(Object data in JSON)
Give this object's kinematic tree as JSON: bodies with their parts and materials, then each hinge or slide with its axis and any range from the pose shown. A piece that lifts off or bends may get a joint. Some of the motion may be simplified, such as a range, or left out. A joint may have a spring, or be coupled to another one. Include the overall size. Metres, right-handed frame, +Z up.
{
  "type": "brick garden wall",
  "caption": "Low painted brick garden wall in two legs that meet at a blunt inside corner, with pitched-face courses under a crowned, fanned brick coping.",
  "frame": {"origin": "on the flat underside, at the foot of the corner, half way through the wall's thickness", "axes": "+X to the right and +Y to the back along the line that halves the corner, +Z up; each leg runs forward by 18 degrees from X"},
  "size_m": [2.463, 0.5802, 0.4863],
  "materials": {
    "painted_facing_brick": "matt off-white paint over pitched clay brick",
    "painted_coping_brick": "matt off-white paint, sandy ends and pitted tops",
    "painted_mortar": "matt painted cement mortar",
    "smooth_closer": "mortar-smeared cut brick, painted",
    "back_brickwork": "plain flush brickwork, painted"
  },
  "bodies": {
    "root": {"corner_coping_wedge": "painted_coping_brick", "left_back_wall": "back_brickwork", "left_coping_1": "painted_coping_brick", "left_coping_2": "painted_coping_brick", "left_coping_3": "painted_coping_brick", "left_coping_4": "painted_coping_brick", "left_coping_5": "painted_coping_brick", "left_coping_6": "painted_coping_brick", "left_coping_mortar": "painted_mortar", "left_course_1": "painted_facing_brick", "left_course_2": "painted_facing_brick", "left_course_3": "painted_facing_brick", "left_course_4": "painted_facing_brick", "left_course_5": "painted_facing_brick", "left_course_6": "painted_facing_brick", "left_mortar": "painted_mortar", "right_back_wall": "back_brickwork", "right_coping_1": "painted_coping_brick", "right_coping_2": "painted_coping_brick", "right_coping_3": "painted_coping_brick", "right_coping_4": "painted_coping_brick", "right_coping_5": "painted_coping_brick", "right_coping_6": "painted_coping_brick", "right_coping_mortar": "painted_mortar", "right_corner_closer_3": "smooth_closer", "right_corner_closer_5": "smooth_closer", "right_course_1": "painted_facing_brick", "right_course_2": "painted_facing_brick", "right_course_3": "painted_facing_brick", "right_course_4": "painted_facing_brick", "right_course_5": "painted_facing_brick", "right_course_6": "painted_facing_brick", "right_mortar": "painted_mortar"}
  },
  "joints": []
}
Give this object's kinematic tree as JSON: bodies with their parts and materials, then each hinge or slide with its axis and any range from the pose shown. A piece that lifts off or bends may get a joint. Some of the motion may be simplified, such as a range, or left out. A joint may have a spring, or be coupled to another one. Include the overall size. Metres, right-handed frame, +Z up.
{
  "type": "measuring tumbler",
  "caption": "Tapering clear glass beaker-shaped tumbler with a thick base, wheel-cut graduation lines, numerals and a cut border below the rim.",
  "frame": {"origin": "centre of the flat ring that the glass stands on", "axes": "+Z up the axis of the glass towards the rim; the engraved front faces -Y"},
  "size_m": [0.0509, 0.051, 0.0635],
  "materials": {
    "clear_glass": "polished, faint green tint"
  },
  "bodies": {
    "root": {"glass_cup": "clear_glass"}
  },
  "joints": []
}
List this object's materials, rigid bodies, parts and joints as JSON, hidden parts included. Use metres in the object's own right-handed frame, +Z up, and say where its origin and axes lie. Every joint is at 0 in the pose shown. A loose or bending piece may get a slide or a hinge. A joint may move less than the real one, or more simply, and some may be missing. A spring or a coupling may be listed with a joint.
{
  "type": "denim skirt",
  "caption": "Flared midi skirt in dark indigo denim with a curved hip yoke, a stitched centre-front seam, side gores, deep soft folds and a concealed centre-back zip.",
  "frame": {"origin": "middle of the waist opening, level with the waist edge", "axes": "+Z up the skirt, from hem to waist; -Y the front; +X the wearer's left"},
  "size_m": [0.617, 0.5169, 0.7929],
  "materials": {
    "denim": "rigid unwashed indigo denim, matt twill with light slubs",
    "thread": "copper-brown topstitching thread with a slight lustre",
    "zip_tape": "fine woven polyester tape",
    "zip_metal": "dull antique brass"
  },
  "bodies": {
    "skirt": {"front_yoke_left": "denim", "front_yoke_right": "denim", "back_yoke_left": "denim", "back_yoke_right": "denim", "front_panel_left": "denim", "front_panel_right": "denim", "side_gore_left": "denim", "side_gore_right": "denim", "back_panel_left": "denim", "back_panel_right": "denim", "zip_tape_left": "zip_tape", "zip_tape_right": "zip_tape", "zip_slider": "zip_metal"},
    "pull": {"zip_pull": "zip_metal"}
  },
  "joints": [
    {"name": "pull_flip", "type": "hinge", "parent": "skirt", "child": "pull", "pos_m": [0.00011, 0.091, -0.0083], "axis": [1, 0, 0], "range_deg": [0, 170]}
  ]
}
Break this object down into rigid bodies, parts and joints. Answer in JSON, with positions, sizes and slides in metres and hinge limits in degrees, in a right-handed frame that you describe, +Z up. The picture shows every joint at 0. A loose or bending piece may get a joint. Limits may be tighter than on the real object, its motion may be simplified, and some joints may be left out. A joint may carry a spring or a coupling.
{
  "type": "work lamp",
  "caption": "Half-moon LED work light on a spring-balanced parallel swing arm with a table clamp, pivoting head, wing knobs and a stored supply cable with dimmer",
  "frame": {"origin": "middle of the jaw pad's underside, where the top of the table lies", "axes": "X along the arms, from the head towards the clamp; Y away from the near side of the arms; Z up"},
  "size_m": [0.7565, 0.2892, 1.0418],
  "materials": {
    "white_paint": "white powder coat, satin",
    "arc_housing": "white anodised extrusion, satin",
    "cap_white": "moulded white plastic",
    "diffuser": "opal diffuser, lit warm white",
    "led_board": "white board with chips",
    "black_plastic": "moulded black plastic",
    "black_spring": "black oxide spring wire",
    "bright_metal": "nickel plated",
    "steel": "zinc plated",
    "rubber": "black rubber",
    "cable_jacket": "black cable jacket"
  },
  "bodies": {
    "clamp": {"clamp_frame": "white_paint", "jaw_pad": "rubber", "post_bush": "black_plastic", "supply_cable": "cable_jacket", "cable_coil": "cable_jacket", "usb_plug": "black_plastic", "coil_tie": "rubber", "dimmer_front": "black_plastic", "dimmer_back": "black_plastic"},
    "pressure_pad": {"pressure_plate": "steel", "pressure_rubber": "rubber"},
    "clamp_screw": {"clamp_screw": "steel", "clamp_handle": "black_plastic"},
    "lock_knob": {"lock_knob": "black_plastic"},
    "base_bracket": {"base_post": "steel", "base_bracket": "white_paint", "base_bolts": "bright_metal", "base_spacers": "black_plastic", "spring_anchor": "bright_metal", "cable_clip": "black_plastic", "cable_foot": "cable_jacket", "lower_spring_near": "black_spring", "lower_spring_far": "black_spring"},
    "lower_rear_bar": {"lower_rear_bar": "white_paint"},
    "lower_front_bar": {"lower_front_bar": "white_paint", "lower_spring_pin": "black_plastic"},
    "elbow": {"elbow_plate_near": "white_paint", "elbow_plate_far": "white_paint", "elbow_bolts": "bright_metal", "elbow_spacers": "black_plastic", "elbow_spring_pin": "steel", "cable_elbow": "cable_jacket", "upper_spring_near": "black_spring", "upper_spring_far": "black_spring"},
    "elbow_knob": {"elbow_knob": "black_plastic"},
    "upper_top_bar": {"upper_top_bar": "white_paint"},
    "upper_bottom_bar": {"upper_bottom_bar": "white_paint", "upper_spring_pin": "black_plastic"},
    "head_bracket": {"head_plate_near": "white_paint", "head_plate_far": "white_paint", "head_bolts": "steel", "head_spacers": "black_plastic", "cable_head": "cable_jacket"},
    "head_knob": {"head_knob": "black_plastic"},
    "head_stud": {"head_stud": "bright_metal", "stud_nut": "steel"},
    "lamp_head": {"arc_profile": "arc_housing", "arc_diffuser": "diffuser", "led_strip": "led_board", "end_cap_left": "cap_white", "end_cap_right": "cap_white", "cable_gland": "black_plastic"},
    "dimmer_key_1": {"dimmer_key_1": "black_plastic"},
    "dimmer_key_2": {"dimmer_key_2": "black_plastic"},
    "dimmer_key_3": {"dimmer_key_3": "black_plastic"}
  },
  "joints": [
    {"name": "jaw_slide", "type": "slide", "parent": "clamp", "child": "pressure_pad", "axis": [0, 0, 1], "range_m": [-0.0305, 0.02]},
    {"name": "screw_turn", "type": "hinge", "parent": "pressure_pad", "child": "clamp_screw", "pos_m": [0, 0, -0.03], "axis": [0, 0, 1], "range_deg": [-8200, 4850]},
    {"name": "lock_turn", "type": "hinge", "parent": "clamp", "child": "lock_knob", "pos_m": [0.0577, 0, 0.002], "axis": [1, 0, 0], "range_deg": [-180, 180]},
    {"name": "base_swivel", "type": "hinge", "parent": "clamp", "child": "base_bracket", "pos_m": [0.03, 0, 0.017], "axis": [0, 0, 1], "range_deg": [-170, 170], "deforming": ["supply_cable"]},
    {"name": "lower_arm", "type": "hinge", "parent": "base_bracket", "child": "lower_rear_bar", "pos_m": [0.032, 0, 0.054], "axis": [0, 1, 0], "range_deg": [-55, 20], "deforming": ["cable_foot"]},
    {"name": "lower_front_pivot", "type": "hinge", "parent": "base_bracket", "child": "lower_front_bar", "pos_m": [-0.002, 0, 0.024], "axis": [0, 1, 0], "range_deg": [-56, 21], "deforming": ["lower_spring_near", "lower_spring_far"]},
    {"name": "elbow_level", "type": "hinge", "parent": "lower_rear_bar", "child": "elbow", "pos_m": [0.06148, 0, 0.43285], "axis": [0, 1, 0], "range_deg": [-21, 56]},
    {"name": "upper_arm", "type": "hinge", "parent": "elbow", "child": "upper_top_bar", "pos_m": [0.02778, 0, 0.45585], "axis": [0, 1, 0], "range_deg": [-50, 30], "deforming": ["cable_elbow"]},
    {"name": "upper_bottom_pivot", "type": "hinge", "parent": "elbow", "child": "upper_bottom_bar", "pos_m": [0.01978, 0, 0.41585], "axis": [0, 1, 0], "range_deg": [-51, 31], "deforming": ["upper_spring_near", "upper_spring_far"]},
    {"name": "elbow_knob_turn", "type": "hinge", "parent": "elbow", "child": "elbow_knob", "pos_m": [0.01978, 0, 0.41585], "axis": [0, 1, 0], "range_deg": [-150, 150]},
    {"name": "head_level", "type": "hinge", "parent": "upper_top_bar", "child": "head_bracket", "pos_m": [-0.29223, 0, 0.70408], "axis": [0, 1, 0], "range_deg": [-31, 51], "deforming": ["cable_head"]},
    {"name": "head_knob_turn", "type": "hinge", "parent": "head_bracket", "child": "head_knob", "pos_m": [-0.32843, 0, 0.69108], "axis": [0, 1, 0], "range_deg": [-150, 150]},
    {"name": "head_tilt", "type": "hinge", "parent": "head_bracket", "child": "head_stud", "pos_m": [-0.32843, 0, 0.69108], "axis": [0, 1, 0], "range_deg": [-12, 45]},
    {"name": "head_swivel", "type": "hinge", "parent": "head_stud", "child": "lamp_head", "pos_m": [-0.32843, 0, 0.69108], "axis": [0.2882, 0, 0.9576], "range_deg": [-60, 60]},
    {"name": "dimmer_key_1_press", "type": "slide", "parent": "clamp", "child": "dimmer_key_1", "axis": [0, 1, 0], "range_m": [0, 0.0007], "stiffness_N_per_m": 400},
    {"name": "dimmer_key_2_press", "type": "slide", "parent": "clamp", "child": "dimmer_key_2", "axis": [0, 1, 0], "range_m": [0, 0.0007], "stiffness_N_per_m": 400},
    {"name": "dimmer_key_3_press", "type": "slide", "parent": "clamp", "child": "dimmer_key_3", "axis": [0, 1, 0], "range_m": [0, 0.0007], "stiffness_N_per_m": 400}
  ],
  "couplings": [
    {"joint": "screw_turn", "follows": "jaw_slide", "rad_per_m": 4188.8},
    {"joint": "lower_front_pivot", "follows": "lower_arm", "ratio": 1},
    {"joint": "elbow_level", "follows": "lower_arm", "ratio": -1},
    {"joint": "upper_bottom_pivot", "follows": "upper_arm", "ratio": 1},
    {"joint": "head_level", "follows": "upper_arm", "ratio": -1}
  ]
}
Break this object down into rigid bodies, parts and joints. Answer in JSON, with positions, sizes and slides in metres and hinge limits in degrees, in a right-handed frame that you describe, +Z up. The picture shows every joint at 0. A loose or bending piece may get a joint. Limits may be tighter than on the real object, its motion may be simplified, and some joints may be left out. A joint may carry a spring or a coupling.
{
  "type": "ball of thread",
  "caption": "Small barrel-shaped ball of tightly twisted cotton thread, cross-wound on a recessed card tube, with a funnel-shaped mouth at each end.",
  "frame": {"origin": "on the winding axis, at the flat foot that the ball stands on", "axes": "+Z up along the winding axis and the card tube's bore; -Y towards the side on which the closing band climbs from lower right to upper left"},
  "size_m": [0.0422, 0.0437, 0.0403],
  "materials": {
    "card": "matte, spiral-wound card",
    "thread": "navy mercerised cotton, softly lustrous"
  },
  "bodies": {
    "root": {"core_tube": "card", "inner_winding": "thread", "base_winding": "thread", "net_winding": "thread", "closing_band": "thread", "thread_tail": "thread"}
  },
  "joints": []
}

▸ **Stated problem**
Determine the number of lines in the listing that contain the string "rigid". Write that number and nothing else.

▸ **Answer to this problem**
4